A half-sky image shows the Milky Way and Orion Nebula

Photo Credit: ESA / ACT Collaboration / Planck Collaboration

New images from the now-decommissioned Atacama Cosmology Telescope (ACT) provide the most precise glimpse yet of the universe just 380,000 years after the Big Bang. These images of the cosmic microwave background (CMB), captured before ACT ceased operations in 2022, reveal how the first structures that would later form stars and galaxies began taking shape.

Breakthrough in Understanding Early Cosmic Structures

According to reports, the images depict the intensity and polarisation of the earliest light with unprecedented clarity, validating the standard model of cosmology. Researchers found that these findings align with previous observations, reinforcing current theories on the universe's evolution. The data also reveal the movement of ancient gases under gravitational influence, tracing the formation of primordial hydrogen and helium clouds that later collapsed to birth the first stars.

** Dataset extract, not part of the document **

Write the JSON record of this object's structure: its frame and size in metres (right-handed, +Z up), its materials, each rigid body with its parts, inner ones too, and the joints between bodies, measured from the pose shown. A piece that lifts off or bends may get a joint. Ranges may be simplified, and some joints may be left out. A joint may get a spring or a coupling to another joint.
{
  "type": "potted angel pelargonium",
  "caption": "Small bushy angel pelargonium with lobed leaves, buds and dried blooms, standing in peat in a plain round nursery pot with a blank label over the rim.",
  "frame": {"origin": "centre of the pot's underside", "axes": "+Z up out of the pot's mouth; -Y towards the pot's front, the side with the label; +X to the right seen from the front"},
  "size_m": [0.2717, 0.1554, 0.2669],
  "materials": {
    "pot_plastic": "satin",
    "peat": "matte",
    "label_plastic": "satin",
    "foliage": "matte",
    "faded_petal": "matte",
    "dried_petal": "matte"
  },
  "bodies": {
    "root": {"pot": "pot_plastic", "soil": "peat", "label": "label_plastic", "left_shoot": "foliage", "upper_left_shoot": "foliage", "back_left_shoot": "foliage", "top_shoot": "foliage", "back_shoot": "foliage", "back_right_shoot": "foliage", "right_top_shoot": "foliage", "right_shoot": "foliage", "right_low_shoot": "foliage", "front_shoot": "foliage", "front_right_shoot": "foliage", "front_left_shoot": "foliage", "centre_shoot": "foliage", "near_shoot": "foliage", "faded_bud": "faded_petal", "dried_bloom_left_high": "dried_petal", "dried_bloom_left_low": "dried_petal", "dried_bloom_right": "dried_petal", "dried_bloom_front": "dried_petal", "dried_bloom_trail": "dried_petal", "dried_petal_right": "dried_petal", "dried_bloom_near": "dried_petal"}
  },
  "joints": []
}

ACT director and Princeton University researcher Suzanne Staggs said in a statement that they are seeing the first steps towards making the earliest stars and galaxies. They are seeing the polarisation of light in high resolution. It is a determining factor distinguishing ACT from Planck and other earlier telescopes, she added.

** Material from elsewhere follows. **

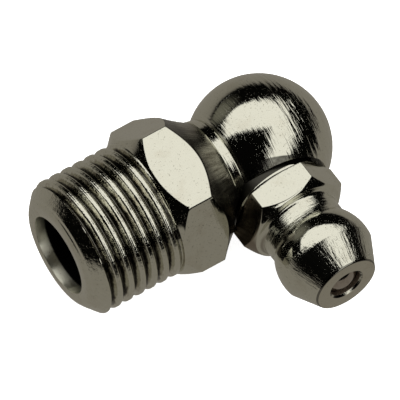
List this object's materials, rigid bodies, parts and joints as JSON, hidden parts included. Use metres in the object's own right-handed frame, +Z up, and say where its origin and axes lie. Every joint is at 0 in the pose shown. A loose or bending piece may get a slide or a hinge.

Imaging the Universe's First Light

As per reports, before 380,000 years post-Big Bang, the universe was opaque due to a hot plasma of unbound electrons scattering photons. Once the universe cooled to approximately 3,000 Kelvin, electrons bound with protons to form neutral atoms, allowing light to travel freely. This event, known as the 'last scattering,' made the universe transparent, leaving behind the CMB—a fossil record of the first light.

ACT, positioned in the Chilean Andes, captured this ancient light, which has been traveling for over 13 billion years. Previous studies from the Planck space telescope provided a detailed image of the CMB, but ACT's data offers five times the resolution and improved sensitivity.

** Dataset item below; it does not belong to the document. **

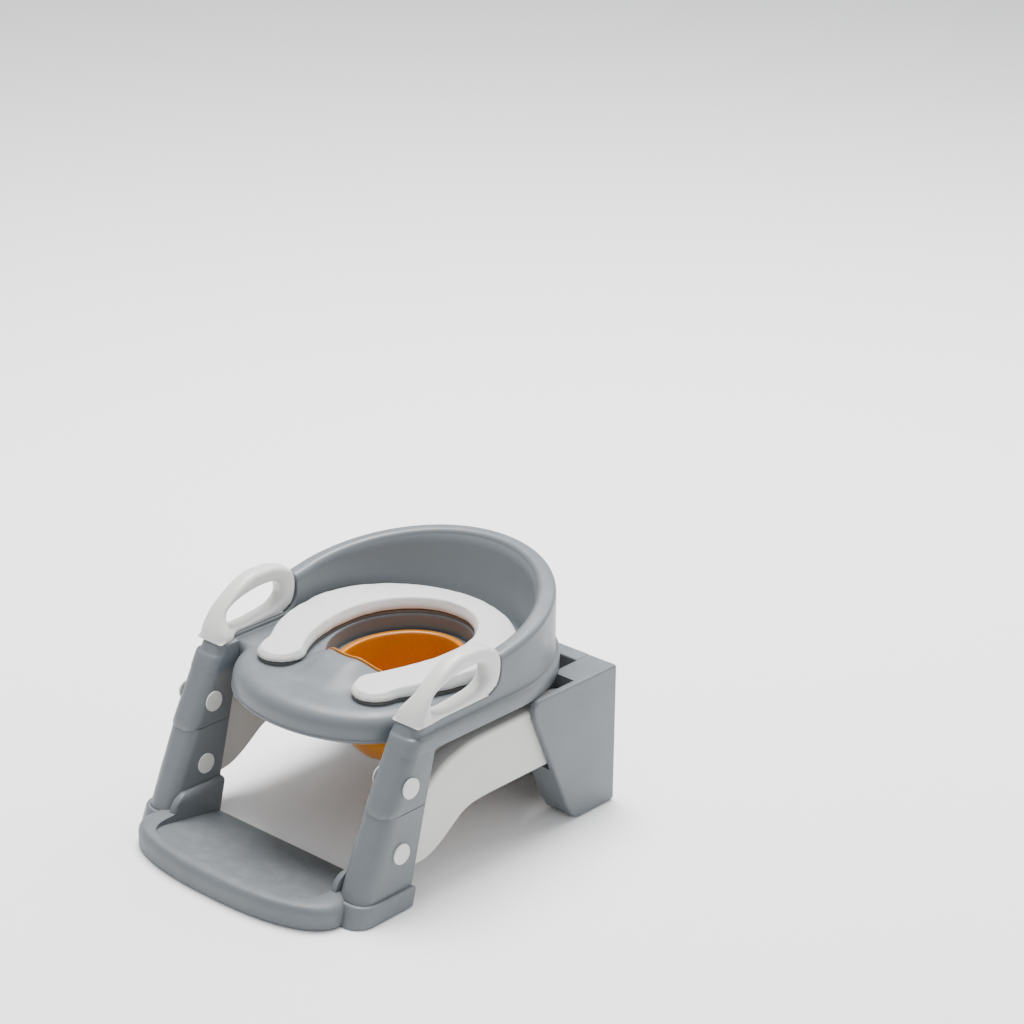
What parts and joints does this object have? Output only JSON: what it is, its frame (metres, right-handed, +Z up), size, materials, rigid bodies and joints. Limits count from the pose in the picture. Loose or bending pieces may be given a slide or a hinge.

Insights into Cosmic Evolution and Expansion

The high-resolution images also track how primordial hydrogen and helium gases moved in the universe's infancy. According to reports, variations in the density and velocity of these gases indicate the presence of regions that eventually formed galaxies. These fluctuations, frozen in the CMB, serve as markers of the universe's expansion history.

Using ACT data, researchers also estimated the universe's total mass, which is equivalent to around 2 trillion trillion suns. Sources report that approximately 100 zetta-suns of this mass consist of ordinary matter, while 500 zetta-suns correspond to dark matter, and 1,300 zetta-suns are attributed to dark energy.

Addressing the Hubble Tension

One of the biggest challenges in cosmology is the discrepancy in measuring the universe's expansion rate, known as the Hubble tension. Measurements from nearby galaxies suggest a Hubble constant of around 73-74 km/s/Mpc, while CMB observations, including those from ACT, yield a lower value of 67-68 km/s/Mpc.

Columbia University researcher Colin Hill, who studied the ACT data, told that they wanted to see if they could find a cosmological model that matched the data and also predicted a faster expansion rate. He further added that they have used the CMB as a detector for new particles or fields in the early universe, exploring previously uncharted terrain.
However, reports confirm that ACT findings align with prior CMB-based measurements, offering no evidence for alternative cosmic models that could explain the discrepancy.

Looking Ahead

ACT concluded its observations in 2022, and astronomers have now shifted focus to the Simons Observatory in Chile, which promises even more advanced studies of the universe's early light. The new ACT data has been made publicly available through NASA's LAMBDA archive, with related research published on Princeton's Atacama Cosmology Telescope website.